== Data ==
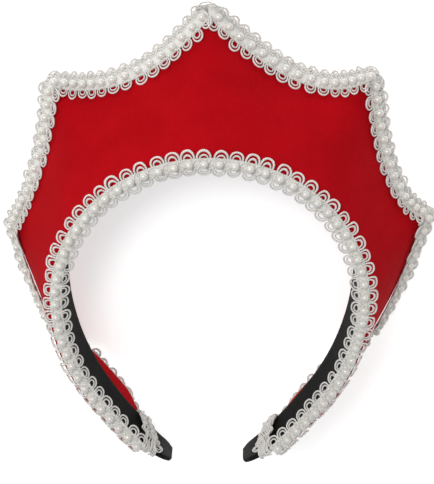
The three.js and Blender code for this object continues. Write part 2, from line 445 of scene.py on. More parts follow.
@dataclass(frozen=True)
class FeltRed(Finish):
    """Matt red felt: short matted nap with faint clouds and a few pale specks of lint."""

    name: str = "felt_red"
    deep: Colour = (0.40, 0.0022, 0.0055)
    bright: Colour = (0.49, 0.003, 0.0085)
    lint: Colour = (0.72, 0.30, 0.30)
    cloud_scale: float = 55.0
    nap_scale: float = 1500.0
    fibre_scale: float = 900.0
    fibre_stretch: Triple = (1.0, 4.0, 1.0)
    lint_scale: float = 130.0
    lint_patches: float = 90.0
    nap_depth: float = 0.35

    def paint(self, graph: Graph) -> dict[str, Any]:
        """Clouded red with a matted relief."""
        place = graph.place()
        clouds = graph.noise(place, self.cloud_scale, 4.0, 0.55)
        nap = graph.noise(place, self.nap_scale, 5.0, 0.65)
        drawn = graph.node("ShaderNodeMapping", None, {0: place, "Scale": self.fibre_stretch})
        fibres = graph.noise(drawn, self.fibre_scale)
        share = clouds.rise(0.3, 0.7) * 0.6 + nap * 0.4
        values = {"Vector": place, "Scale": self.lint_scale}
        specks = graph.node("ShaderNodeTexVoronoi", None, values)
        rare = graph.noise(place, self.lint_patches, 0.0).rise(0.74, 0.76)
        lint = (1.0 - specks.rise(0.02, 0.07)) * rare
        red = graph.blend(share, self.deep, self.bright)
        return {
            "Base Color": graph.blend(lint * 0.7, red, self.lint),
            "Roughness": 0.82 + 0.14 * fibres,
            "Normal": graph.bump(nap * 0.6 + fibres * 0.4, self.nap_depth, 0.8),
            "Specular IOR Level": 0.04,
        }


@dataclass(frozen=True)
class SatinBlack(Finish):
    """Black satin cloth drawn over the band: a fine slanting weave, glossier on the worn tips."""

    name: str = "satin_black"
    deep: Colour = (0.0025, 0.0027, 0.0025)
    lit: Colour = (0.0085, 0.009, 0.008)
    threads: float = 3.2
    cloud_scale: float = 140.0
    weave_depth: float = 0.08

    def paint(self, graph: Graph) -> dict[str, Any]:
        """Slanting threads on the lengths that the band's points carry."""
        run, across, worn = (graph.value(word) for word in ("run_mm", "across_mm", "worn"))
        twill = ((run + across) * (self.threads * math.tau)).sin() * 0.5 + 0.5
        weft = ((run - across) * (self.threads * math.tau * 0.5)).sin() * 0.5 + 0.5
        clouds = graph.noise(graph.place(), self.cloud_scale, 4.0)
        weave = twill * 0.7 + weft * 0.3
        return {
            "Base Color": graph.blend(weave * 0.6 + clouds * 0.4, self.deep, self.lit),
            "Roughness": 0.66 - worn * 0.2 + clouds * 0.1 - weave * 0.06,
            "Normal": graph.bump(weave * 0.5 + clouds, self.weave_depth, 0.6),
            "Coat Weight": worn * 0.12,
            "Coat Roughness": 0.12,
            "Specular IOR Level": 0.05,
        }


@dataclass(frozen=True)
class GimpWhite(Finish):
    """White gimp cord: lustrous thread wound round a core, with painted shade down in its turns."""

    name: str = "gimp_white"
    # painted shade: the grey of the hollows between the thread's turns
    hollow: Colour = (0.48, 0.455, 0.42)
    lit: Colour = (0.87, 0.855, 0.815)
    turns: float = 1.25
    fuzz_scale: float = 2200.0
    cloud_scale: float = 420.0
    thread_depth: float = 0.14

    def paint(self, graph: Graph) -> dict[str, Any]:
        """Turns of thread on the lengths and directions that the cords' points carry."""
        run = graph.value("lay_mm") * (self.turns * math.tau)
        rounds = graph.node("ShaderNodeAttribute", {"attribute_name": "round_dir"}, None, "Vector")
        level, upright, _ = graph.parts(rounds)
        # painted shade: the turn pattern greys the colour in the hollows between the thread's turns
        turn = (run.sin() * level + run.cos() * upright) * 0.5 + 0.5
        place = graph.place()
        fuzz = graph.noise(place, self.fuzz_scale, 4.0, 0.6)
        clouds = graph.noise(place, self.cloud_scale, 3.0)
        # the colour's tone is partly painted shade from the turns and partly random fuzz and clouds
        tone = turn * 0.35 + fuzz * 0.25 + clouds * 0.4
        return {
            "Base Color": graph.blend(tone.rise(0.1, 0.62), self.hollow, self.lit),
            "Roughness": 0.42 + fuzz * 0.25,
            "Normal": graph.bump(turn * 0.75 + fuzz * 0.25, self.thread_depth, 0.85),
            "Sheen Weight": 0.12,
            "Specular IOR Level": 0.4,
        }


@dataclass(frozen=True)
class PearlCream(Finish):
    """Moulded cream pearl with a bright lustre."""

    name: str = "pearl_cream"
    warm: Colour = (0.80, 0.765, 0.69)
    cool: Colour = (0.78, 0.78, 0.735)
    cloud_scale: float = 600.0

    def paint(self, graph: Graph) -> dict[str, Any]:
        """Faint clouds, and a tone of its own for each pearl."""
        clouds = graph.noise(graph.place(), self.cloud_scale, 2.0)
        share = graph.value("tone") * 0.7 + clouds * 0.3
        return {
            "Base Color": graph.blend(share, self.warm, self.cool),
            "Roughness": 0.24 + clouds * 0.12,
            "Coat Weight": 0.9,
            "Coat Roughness": 0.2,
            "Coat IOR": 2.0,
            "Specular IOR Level": 0.6,
        }


@dataclass(frozen=True)
class PaleFloor(Finish):
    """Plain white studio floor."""

    name: str = "pale_floor"
    grey: Colour = (0.93, 0.93, 0.93)
    white: Colour = (0.96, 0.96, 0.96)
    grain_scale: float = 30.0
    glow: float = 0.52

    def paint(self, graph: Graph) -> dict[str, Any]:
        """White with a barely visible grain."""
        grain = graph.noise(graph.place(), self.grain_scale, 2.0)
        white = graph.blend(grain, self.grey, self.white)
        glow = {"Emission Color": WHITE, "Emission Strength": self.glow}
        return {"Base Color": white, "Roughness": 0.9, **glow}


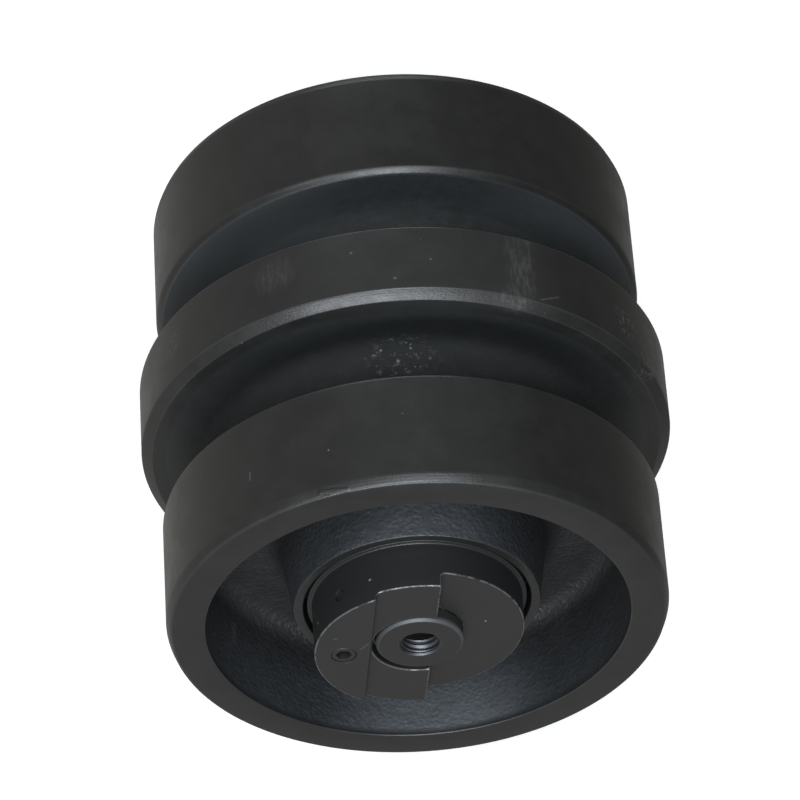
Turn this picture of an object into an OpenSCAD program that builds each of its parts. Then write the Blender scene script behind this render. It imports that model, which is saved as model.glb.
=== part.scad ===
// Track roller for the underside of a rubber-track undercarriage: a lathe-turned shell with two rim
// treads and a centre flange turns on bronze bushings over a fixed shaft. Stepped collars close the
// two ends, carry half of each floating face seal, and seat against the machine's frame plates.
// Units are mm. The axis of rotation is Y, Z is up, and the origin is the middle of the axis.
// Each end is drawn once with its local z pointing outwards from the middle, then turned to both ends.

/* [Shell] */
// Diameter of the two rim treads that run on the track
tread_dia = 155; // [150:0.5:162]
// Width of the shell from one rim face to the other
shell_w = 156; // [152:0.5:166]
// Diameter of the flange that runs between the rows of guide lugs
flange_dia = 167; // [164:0.5:180]
// Width of the centre flange where it leaves the grooves
flange_w = 27.6; // [24:0.1:30]
// Width of each rim, from its outer face to the groove beside it
rim_w = 40; // [38:0.5:42]
// Diameter at the bottom of the two guide lug grooves
groove_root_dia = 104; // [102:0.5:110]
// Diameter of the open recess in each end face
mouth_dia = 131; // [124:0.5:134]
// Depth of that recess behind the rim face
recess_depth = 34; // [26:0.5:34.5]

/* [Hub] */
// Diameter at the foot of the tapered cast hub inside each recess
hub_dia = 85; // [82:0.5:90]
// Diameter of the hub at its machined outer face
lip_dia = 76; // [75:0.5:79]
// Distance of that face behind the rim face
lip_set_back = 7; // [5:0.5:9]

/* [Collars] */
// Diameter of the end collars
collar_dia = 65; // [64:0.25:66]
// Height of the low ledge beyond the rim face
ledge_out = 2.7; // [1.5:0.1:3.5]
// Height of the flat seat for the frame plate beyond the rim face
seat_out = 7.5; // [6.5:0.1:8.5]
// Height of the crescent key beyond the rim face
key_out = 9.9; // [9.4:0.1:12]
// Distance of the key's straight wall from the axis, towards -X
key_wall_x = 15.4; // [15:0.1:18]
// Distance of the seat's other edge from the axis, towards +X
seat_edge_x = 4.2; // [2:0.1:8]

/* [Shaft] */
// Diameter of the shaft where the bushings run
journal_dia = 36; // [34:0.5:37]
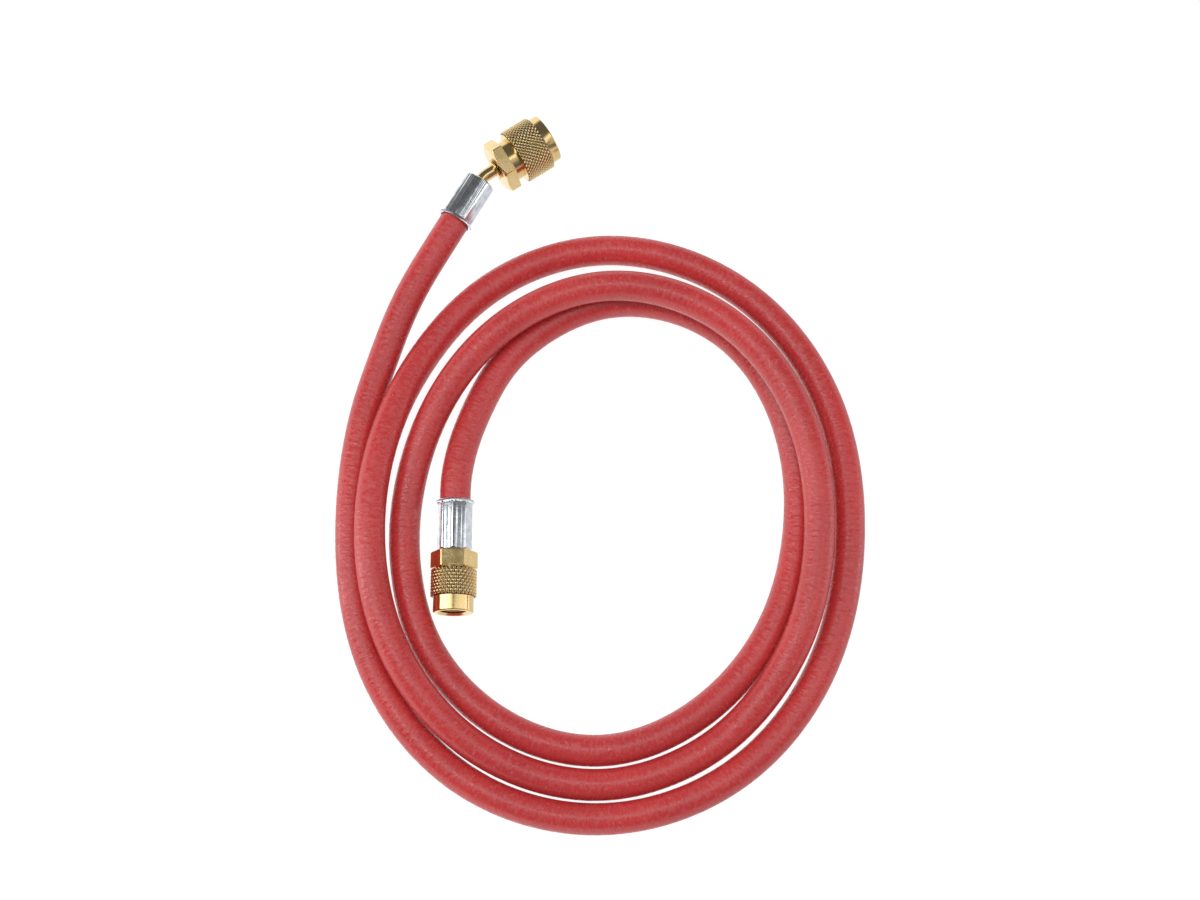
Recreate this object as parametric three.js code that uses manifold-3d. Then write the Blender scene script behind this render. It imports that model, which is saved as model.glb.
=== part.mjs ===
// Refrigerant charging hose: a rubber hose lying in a loose coil, with a swivel nut at each end.
// Millimetres, +Z up. The coil lies on the floor, and the angled end points away at the back.
import * as THREE from "three";
import { mergeVertices } from "three/addons/utils/BufferGeometryUtils.js";
import Module from "manifold-3d";

const wasm = await Module();
wasm.setup();

// Hose
const HOSE_OD = 11.2;
const HOSE_BORE = 4.8;
const HOSE_SIDES = 12;
const HOSE_STEPS = 80;
const CRIMPED_OD = 9.6; // under a ferrule the cover is squeezed thinner
const INSERTED = 14.5; // length of hose inside a ferrule
const LEAD = 4; // it leaves the ferrule straight for this length

// Ferrules, the same pressed steel collar at both ends
const FERRULE_LENGTH = 18.7;
const FERRULE_OD = 12.7; // over the ridges
const FERRULE_WALL = 1.3;
const FERRULE_END_WALL = 1.6;
const FERRULE_SHOULDER = 1.6; // radius of the rounded end
const SHOULDER_STEPS = 3;
const LIP_OD = 13.9;
const LIP_LENGTH = 0.7;
const MOUTH_LENGTH = 1.6; // the lip's end fits round the full hose for this length
const CRIMP_FLATS = 8; // a ridge is left between each two
const CRIMP_DEPTH = 0.48;
const CRIMP_MARGIN = 2; // plain length left at each end of the crimp
const JAW_THICKNESS = 2;

// Stems, the brass inserts
const PASSAGE = 2.4;
const BARB_OD = 4.2;
const TUBE_OD = 4.8;
const TUBE_PASSAGE = 3;
const FLANGE_LENGTH = 2.4;
const NOSE_OD = 5.2;
const NOSE_LENGTH = 2;
const BEAD_OD = 8.4; // a rolled bead stops the nut on the angled stem from sliding back
const BEAD_LENGTH = 0.8;
const SHOULDER_TO_BEND = 2;
const BEND_TO_NUT = 6.1;

// Seals
const SEAL_THICKNESS = 1.8;

// Swivel nuts: AF is the size across the flats of the hexagon, and turn is how far round a flat lies from the top
const NUT_CORNERS = 6;
const NUT_STRAIGHT = {
  af: 15.1, hex: 5.8, neck: 13.6, groove: 0.4, knurl: 16.8, grip: 10.2,
  band: 14.6, length: 22, thread: 9.9, wall: 4.6, turn: 0,
};
const NUT_ANGLED = {
  af: 18.2, hex: 4.6, neck: 15.8, groove: 3.6, knurl: 21.5, grip: 11.4,
  band: 18.7, length: 23.2, thread: 11.5, wall: 5.2, turn: 12,
};
const NUT_SIDES = 48;

// Clearances
const GAP = 0.3; // between pieces that touch
const SWIVEL = 0.4; // round a stem, inside the nut that turns on it

// How the ends lie, measured from the middle of the coil
const STRAIGHT_COLLAR = [-54.4, 10];
const STRAIGHT_AZIMUTH = -90;
const STRAIGHT_CRIMP_TURN = 0; // a ridge is on top
const ANGLED_COLLAR = [-56.5, 117.7];
const ANGLED_AZIMUTH = 60;
const ANGLED_CRIMP_TURN = -6;
const NUT_AZIMUTH = 33.5;

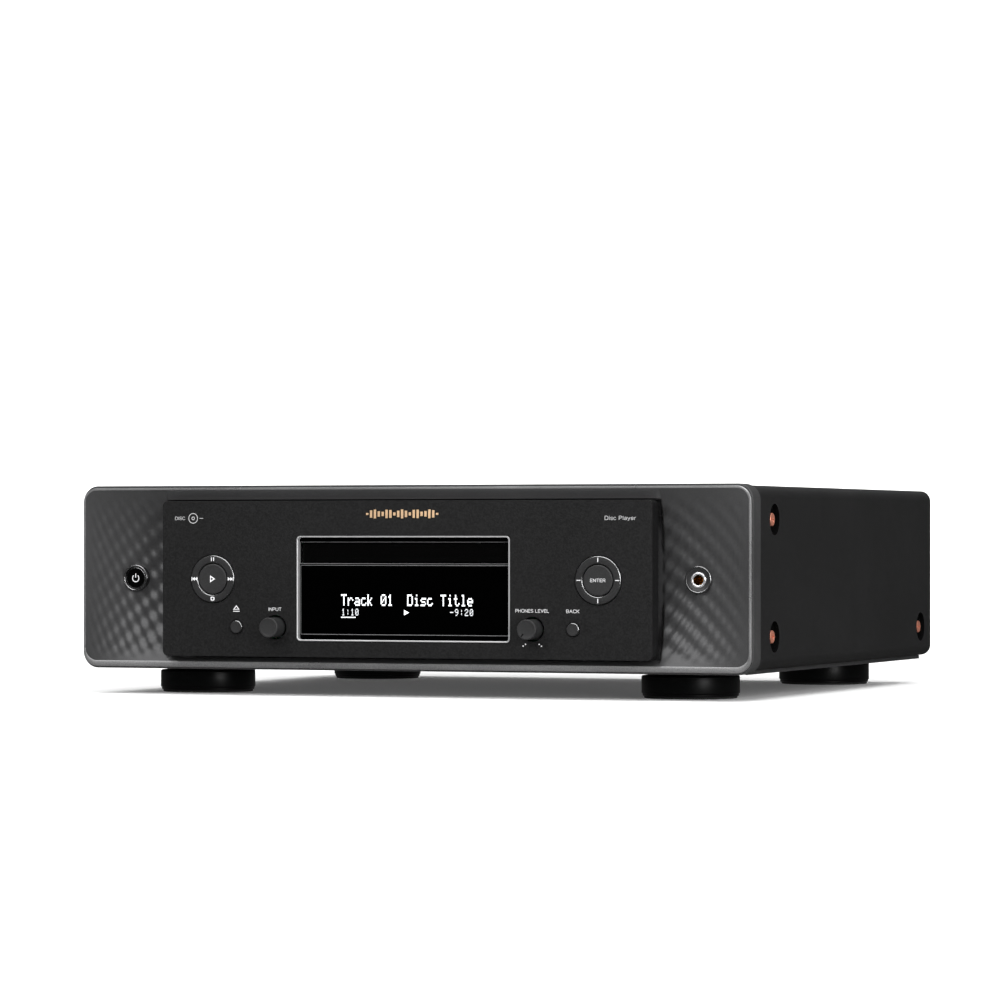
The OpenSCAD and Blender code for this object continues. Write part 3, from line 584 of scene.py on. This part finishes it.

== Task ==
What is the number of lines in the listing that contain the string "parts"? Reply with that number alone.

== The result ==
3